Restrict the output to the lines below starting at the one that contains "cake = make_cake(crust)" and ending at the one that contains "if empty is", and restate them word for word, both ends included.

PROVIDED MATERIAL -
---*---

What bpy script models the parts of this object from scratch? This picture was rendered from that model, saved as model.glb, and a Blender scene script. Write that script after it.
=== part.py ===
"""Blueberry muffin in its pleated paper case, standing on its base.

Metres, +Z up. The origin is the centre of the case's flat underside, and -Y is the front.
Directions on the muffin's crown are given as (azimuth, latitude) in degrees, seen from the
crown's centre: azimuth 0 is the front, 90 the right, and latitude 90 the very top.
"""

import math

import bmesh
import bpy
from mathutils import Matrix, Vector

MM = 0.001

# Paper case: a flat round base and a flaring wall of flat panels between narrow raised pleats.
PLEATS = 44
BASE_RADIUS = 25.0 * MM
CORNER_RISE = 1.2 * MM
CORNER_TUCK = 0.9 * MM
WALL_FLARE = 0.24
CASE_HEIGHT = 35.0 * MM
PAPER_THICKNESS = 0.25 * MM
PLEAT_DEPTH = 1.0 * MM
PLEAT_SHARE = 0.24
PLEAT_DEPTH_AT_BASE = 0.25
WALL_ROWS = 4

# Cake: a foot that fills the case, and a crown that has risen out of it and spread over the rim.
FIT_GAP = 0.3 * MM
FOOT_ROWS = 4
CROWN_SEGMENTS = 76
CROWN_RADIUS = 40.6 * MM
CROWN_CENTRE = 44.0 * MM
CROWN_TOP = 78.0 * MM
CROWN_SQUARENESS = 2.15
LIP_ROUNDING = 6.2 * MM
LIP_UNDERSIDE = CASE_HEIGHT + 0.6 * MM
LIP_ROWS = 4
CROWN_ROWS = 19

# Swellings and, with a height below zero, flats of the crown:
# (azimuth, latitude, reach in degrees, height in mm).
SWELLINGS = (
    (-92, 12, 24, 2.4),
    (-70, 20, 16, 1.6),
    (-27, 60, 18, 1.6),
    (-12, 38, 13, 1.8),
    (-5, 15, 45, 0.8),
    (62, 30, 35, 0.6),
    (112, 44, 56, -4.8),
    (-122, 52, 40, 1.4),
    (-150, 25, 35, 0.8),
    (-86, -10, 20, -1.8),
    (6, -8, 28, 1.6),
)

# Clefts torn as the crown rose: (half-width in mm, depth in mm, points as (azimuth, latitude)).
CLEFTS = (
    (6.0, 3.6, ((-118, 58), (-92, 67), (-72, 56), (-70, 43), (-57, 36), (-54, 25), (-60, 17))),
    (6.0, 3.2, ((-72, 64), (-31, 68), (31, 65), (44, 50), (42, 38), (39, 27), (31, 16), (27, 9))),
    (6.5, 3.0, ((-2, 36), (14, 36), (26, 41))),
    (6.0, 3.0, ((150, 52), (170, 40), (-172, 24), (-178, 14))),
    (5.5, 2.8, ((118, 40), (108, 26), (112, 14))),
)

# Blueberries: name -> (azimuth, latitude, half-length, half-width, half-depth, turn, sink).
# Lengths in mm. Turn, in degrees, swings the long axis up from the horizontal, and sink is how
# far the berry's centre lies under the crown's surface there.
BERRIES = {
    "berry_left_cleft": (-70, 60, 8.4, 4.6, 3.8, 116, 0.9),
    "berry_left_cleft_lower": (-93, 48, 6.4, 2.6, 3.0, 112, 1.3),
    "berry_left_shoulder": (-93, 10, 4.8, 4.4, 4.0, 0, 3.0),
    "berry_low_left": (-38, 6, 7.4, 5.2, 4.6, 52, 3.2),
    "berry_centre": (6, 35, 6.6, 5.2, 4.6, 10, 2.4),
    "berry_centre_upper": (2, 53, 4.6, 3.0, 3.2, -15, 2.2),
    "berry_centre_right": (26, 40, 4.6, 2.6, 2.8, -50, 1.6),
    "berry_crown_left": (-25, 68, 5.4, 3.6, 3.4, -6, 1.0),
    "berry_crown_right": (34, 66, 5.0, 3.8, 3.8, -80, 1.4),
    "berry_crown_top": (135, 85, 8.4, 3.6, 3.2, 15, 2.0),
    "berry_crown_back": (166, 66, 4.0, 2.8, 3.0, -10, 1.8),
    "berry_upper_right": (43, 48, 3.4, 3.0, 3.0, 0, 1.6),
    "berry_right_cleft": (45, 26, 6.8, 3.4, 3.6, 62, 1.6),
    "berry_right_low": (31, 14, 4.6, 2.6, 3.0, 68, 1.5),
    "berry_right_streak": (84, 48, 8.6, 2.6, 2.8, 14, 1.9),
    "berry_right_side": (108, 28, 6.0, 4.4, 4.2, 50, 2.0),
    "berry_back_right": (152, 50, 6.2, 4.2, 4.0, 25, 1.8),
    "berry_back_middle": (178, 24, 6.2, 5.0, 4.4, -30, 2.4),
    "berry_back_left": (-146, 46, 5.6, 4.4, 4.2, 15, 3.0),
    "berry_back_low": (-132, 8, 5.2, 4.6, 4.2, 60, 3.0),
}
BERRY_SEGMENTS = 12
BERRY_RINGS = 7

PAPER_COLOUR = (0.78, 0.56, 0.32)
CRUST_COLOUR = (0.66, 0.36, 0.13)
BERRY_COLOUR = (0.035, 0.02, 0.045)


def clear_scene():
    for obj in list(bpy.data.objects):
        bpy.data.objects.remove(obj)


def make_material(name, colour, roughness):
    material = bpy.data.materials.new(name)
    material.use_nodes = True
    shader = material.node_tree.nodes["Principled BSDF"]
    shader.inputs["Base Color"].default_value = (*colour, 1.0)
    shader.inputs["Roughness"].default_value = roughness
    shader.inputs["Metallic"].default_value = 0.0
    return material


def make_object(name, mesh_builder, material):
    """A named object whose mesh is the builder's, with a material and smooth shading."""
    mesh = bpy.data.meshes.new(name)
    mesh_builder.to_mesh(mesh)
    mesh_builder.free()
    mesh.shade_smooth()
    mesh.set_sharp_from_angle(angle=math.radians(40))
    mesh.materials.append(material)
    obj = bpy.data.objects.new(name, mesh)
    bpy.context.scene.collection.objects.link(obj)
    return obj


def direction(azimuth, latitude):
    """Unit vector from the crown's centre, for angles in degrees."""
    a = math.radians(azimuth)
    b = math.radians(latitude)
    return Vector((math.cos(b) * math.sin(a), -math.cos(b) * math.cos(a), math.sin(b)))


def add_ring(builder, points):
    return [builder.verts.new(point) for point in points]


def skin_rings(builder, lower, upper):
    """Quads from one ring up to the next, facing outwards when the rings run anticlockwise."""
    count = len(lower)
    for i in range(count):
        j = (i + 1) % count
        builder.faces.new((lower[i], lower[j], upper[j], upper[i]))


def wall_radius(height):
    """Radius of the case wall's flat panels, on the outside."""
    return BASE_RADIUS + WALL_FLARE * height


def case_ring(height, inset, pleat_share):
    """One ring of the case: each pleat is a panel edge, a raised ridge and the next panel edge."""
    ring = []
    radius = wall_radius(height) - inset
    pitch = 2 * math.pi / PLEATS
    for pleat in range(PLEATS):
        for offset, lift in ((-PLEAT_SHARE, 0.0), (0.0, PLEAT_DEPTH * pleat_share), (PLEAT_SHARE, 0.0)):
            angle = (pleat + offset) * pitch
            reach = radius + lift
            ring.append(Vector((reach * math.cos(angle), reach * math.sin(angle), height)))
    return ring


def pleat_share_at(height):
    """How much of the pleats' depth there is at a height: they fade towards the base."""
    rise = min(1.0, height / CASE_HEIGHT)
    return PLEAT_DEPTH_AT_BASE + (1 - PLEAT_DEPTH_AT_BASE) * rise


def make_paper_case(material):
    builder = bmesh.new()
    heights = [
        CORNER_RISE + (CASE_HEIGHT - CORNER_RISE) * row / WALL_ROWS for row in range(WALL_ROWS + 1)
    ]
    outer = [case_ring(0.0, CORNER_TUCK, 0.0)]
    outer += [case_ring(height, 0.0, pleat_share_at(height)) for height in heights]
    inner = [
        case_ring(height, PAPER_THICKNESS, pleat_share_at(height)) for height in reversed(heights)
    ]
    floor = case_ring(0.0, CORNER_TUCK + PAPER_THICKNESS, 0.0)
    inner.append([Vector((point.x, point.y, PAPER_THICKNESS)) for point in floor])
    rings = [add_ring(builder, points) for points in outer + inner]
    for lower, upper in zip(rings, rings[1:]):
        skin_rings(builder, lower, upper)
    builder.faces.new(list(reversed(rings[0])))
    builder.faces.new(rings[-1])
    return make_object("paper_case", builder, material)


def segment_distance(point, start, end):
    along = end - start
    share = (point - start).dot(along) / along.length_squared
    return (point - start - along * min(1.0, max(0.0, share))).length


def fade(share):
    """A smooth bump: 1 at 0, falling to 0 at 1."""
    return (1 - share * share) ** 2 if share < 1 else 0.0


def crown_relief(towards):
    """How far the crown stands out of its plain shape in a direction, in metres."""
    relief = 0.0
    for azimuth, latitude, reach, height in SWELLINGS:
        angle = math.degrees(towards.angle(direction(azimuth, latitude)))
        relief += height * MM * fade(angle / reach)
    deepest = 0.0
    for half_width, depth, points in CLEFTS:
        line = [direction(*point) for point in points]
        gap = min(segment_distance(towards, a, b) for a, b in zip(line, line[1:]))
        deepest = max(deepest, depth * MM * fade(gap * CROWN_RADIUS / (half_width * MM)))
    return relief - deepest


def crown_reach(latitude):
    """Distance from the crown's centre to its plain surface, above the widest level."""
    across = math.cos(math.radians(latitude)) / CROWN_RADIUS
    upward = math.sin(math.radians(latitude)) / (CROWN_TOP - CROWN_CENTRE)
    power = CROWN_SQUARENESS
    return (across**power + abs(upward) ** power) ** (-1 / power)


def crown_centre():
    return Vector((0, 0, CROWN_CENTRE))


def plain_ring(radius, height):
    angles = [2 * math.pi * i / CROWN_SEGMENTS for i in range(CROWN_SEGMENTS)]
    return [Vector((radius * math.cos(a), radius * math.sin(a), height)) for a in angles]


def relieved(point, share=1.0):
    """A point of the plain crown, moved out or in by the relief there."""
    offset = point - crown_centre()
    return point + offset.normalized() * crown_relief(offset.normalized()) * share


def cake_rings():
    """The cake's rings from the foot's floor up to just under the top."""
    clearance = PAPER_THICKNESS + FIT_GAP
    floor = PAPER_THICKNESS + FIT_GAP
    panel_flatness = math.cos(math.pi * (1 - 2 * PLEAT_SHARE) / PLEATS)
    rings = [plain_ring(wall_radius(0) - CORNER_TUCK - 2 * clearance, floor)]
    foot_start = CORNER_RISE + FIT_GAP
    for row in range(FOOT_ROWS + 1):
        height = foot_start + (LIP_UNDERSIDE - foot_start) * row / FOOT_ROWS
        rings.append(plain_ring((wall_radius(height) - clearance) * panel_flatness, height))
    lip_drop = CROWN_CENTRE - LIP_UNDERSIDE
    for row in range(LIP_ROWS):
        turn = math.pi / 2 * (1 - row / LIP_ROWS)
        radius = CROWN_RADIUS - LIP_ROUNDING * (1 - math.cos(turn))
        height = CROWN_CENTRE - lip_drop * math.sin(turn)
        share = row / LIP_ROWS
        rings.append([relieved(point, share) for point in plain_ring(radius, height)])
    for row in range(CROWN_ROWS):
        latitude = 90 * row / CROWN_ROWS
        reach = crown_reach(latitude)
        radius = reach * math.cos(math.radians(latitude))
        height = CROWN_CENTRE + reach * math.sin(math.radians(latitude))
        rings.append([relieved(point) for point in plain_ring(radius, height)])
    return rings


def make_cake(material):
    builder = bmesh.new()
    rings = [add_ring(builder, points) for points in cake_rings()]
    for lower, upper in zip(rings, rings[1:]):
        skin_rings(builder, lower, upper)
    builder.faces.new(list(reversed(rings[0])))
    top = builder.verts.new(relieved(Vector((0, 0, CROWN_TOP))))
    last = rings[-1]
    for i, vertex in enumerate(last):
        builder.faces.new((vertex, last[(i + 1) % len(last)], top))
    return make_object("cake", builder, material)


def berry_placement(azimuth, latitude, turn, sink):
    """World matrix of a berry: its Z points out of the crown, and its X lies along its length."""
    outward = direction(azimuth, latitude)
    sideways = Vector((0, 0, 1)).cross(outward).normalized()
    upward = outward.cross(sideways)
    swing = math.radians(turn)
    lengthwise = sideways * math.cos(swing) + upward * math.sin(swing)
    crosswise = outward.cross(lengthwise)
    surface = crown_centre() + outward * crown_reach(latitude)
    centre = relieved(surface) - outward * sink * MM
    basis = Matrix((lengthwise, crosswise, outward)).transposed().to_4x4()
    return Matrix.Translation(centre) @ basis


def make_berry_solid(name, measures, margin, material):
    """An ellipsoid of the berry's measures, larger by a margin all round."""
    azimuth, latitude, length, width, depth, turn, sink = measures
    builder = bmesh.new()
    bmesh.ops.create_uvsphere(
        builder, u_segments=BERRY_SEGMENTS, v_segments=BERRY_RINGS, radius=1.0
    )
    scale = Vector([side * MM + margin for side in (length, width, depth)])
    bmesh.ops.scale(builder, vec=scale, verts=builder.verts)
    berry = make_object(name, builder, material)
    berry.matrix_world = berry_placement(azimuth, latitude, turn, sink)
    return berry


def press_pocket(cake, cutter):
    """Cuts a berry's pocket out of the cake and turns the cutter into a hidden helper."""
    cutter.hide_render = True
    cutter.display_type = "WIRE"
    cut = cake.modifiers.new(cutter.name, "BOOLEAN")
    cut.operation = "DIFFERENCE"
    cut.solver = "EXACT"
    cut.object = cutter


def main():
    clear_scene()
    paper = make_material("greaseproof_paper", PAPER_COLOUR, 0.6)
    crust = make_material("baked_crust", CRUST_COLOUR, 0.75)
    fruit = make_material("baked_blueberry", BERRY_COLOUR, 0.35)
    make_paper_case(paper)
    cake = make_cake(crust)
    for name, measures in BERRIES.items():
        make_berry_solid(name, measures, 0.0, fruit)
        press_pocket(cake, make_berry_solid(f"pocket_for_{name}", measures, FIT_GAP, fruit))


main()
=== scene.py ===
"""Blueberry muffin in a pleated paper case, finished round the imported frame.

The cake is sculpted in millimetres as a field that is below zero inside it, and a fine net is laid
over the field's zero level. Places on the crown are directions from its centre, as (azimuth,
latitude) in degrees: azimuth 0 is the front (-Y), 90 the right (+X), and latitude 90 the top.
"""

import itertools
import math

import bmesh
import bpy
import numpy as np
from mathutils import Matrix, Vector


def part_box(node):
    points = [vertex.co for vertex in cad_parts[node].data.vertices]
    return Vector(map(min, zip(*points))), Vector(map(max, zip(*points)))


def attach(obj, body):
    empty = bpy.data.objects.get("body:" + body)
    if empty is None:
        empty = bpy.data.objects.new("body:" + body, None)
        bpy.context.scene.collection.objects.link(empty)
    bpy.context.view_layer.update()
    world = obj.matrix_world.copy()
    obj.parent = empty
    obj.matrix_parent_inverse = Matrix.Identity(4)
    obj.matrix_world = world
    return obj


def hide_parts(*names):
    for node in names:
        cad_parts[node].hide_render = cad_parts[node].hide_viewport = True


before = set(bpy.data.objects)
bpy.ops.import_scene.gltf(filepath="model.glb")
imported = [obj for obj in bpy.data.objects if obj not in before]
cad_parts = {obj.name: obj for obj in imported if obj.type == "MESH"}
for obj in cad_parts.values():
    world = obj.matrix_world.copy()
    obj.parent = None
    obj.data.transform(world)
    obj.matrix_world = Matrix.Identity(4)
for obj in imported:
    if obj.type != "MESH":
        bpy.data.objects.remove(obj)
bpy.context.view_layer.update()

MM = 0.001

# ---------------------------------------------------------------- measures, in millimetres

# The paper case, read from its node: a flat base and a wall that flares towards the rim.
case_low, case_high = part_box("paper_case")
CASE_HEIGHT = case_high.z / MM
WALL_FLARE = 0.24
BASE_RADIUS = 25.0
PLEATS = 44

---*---

THE SOLUTION -
    cake = make_cake(crust)
    for name, measures in BERRIES.items():
        make_berry_solid(name, measures, 0.0, fruit)
        press_pocket(cake, make_berry_solid(f"pocket_for_{name}", measures, FIT_GAP, fruit))


main()
=== scene.py ===
"""Blueberry muffin in a pleated paper case, finished round the imported frame.

The cake is sculpted in millimetres as a field that is below zero inside it, and a fine net is laid
over the field's zero level. Places on the crown are directions from its centre, as (azimuth,
latitude) in degrees: azimuth 0 is the front (-Y), 90 the right (+X), and latitude 90 the top.
"""

import itertools
import math

import bmesh
import bpy
import numpy as np
from mathutils import Matrix, Vector


def part_box(node):
    points = [vertex.co for vertex in cad_parts[node].data.vertices]
    return Vector(map(min, zip(*points))), Vector(map(max, zip(*points)))


def attach(obj, body):
    empty = bpy.data.objects.get("body:" + body)
    if empty is None:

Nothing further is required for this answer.